Founded in 1982, and Kurzweil put out their first keyboard in 1983. I personally have only played on Kurzweil a handful of times myself, but I remember each time that I did. I like the way their speakers sound on their Kurzweil Artis series a lot.
Kurzweil isn’t a huge brand in the piano industry, but I still think they are definitely deserving to be talked about. The only thing I can say that is negative about them as that they don’t have a ton of keyboards available. They do what they do well, but they have a limited amount of products.
I want to say that I am a huge fan of Korg synthesizers. I also do really enjoy their digital pianos. I guess I just haven’t personally taken the liking as many keyboardists have in the industry to Korg. Found in 1962 in Japan, Korg began making the top of the line keyboards.

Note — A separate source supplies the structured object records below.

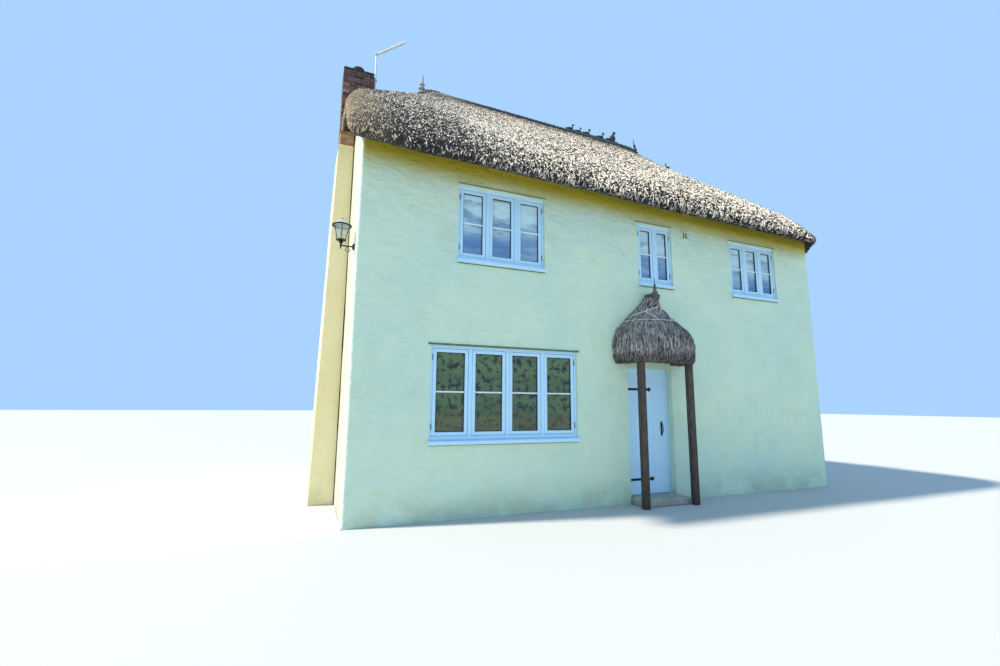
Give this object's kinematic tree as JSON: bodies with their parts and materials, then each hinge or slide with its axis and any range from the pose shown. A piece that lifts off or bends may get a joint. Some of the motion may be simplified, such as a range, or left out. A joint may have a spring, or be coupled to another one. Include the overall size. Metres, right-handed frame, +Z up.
{
  "type": "thatched cottage",
  "caption": "Two-storey rendered cottage with a half-hipped thatched roof, casement windows, a bell-shaped thatched porch and a gable chimney.",
  "frame": {"origin": "middle of the house's rectangular plan at ground level, on the underside of the ground floor", "axes": "+X along the front from the chimney end to the hipped end, +Y from the front into the house, +Z up; the porch and the front windows face -Y"},
  "size_m": [9.12, 6.57, 8.18],
  "materials": {
    "limewash": "matte limewashed render",
    "thatch": "matte reed thatch",
    "ridge_thatch": "matte weathered straw",
    "painted_joinery": "satin pale blue paint on timber",
    "window_glass": "clear glass",
    "brick": "matte sooty brick",
    "clay": "matte fired clay",
    "mortar": "matte mortar",
    "stone": "matte stone",
    "floor_boards": "waxed boards",
    "dark_timber": "dark stained timber",
    "black_iron": "satin black",
    "aluminium": "dull"
  },
  "bodies": {
    "root": {"front_wall": "limewash", "back_wall": "limewash", "left_gable_wall": "limewash", "right_end_wall": "limewash", "ground_floor": "stone", "upper_floor": "floor_boards", "thatch_roof": "thatch", "thatch_ridge": "ridge_thatch", "left_ridge_finial": "ridge_thatch", "right_ridge_finial": "ridge_thatch", "straw_ducks": "ridge_thatch", "hip_bird": "ridge_thatch", "ground_window_frame": "painted_joinery", "ground_window_glass": "window_glass", "upper_left_window_frame": "painted_joinery", "upper_left_window_glass": "window_glass", "upper_middle_window_frame": "painted_joinery", "upper_middle_window_glass": "window_glass", "upper_right_window_frame": "painted_joinery", "upper_right_window_glass": "window_glass", "back_window_1_frame": "painted_joinery", "back_window_1_glass": "window_glass", "back_window_2_frame": "painted_joinery", "back_window_2_glass": "window_glass", "back_window_3_frame": "painted_joinery", "back_window_3_glass": "window_glass", "back_window_4_frame": "painted_joinery", "back_window_4_glass": "window_glass", "front_door_frame": "painted_joinery", "front_door": "painted_joinery", "front_doorstep": "stone", "back_door_frame": "painted_joinery", "back_door": "painted_joinery", "back_doorstep": "stone", "chimney_breast": "limewash", "chimney_stack": "brick", "chimney_flaunching": "mortar", "chimney_pot": "clay", "aerial_mast": "aluminium", "aerial_bracket": "aluminium", "aerial_antenna": "aluminium", "porch_thatch": "ridge_thatch", "porch_ridge": "ridge_thatch", "porch_finial": "ridge_thatch", "porch_timbers": "dark_timber", "wall_vent": "stone", "lantern_bracket": "black_iron", "lantern_glass": "window_glass", "lantern_cap": "black_iron"}
  },
  "joints": []
}
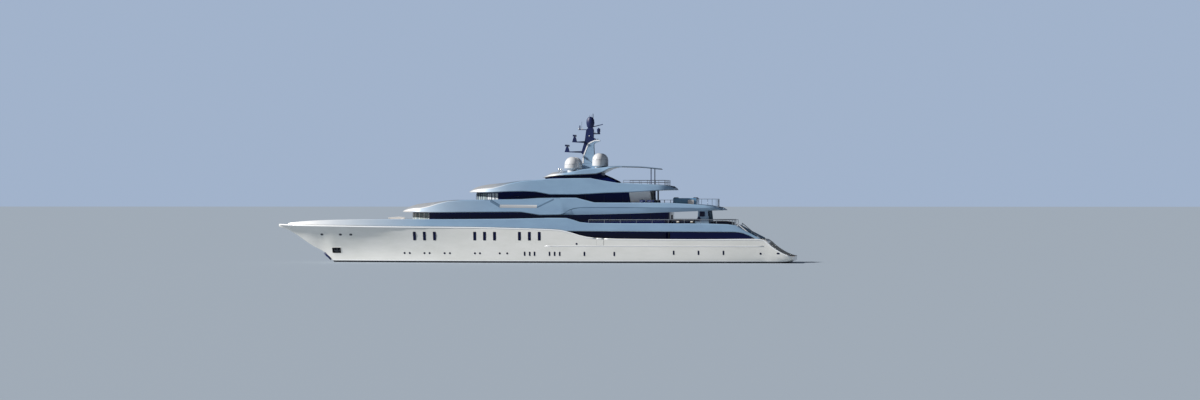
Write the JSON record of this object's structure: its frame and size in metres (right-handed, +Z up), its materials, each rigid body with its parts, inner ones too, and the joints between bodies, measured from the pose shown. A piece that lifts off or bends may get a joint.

The Korg Kronos is one of the biggest names in the keyboard workstation world. The Kronos is one of Korg’s staples and it is a big reason for their popularity growth in the last few years.
Korg makes keyboards that are more on the expensive end of things. Because of this, I wouldn’t really recommend them as a good digital piano brand for beginning students to be looking into. Korg gives you a lot of different pre-sets and they also have nice speakers built-in. I currently own the Micro-Korg synthesizer and I have been using it for the last 10 years now in music.
You will probably be surprised that I have Nord at 6. Keep in mind that I do still like Nord and I have played on the many of times. My problem with Nord overall is their price. About 6-8 years ago all you would see were Nord’s in the touring world. Every single pianist played a Nord live pretty much. This is because they have fantastic piano sounds and organ sounds.
I personally have never loved their key-beds and their key-action. This is the reason I have them back here on the list. These are made for the professional pianist or touring musician. Their sounds are streamlined for ease of use with the layering of sounds. Nord’s popularity went down with the introduction of MIDI controllers, seeing how controllers have taken over the live world.